West of the harbour is Cannes’ original hillside settlement, where the pattern of the scurrying little streets hasn’t changed in hundreds of years. Before the great and filthy rich discovered it, Cannes was a small fishing village concentrated on Suquet hill. This rises sharply back from the port. Fishermen and associated folk lived doubtless tough lives in the labyrinth of sinuous streetlets and steep stairways. The labyrinth survives – now colonised by bars, restaurants and shops selling mainly inessentials. If you’re out to dinner in the evening chances are you’ll spend at least some time on Rue Sainte-Antoine, which twists its way up the hill between old fisherman’s houses. You can let your curiosity take over and climb the stairways, slowly making your way up past ochre-painted walls and bougainvillea blossoms, until you get to Place de la Castre. There you can stand at the terraced garden next to Notre-Dame d’Espérance and see the harbour, the Palais des Festivals and the arc of La Croisette all below.

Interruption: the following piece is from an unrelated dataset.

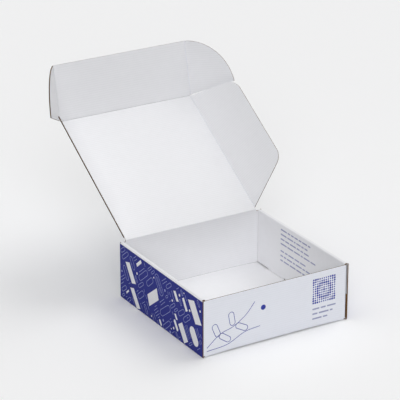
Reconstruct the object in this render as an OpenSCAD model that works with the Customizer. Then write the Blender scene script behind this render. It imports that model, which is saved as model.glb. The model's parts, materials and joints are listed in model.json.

Le Suquet, however, retains a certain atmosphere. Go in the morning or very late at night and get a sense of the place and of the close-knittedness of lives lived there.
At the top of the Suquet Hill, this fine 11th-century pile was once the land-based HQ of the monks of Lérins. Now the museum is a diverting cache of eclectic collections – from archaeo-material to musical instruments and a first-class assembly of ethnic art and artefacts from the five continents. It’s well worth a look, especially on the first Sunday of the month from November to March, when it’s free. And the views from the top of the tower with the whole city below surrounded by the blue sea and the Lérins Islands below are outstanding, if you can manage the 109 steps.
Following narrow streets down to the market of ForviIle and through the plane tree lined streets of Liberté, one arrives back at sea level.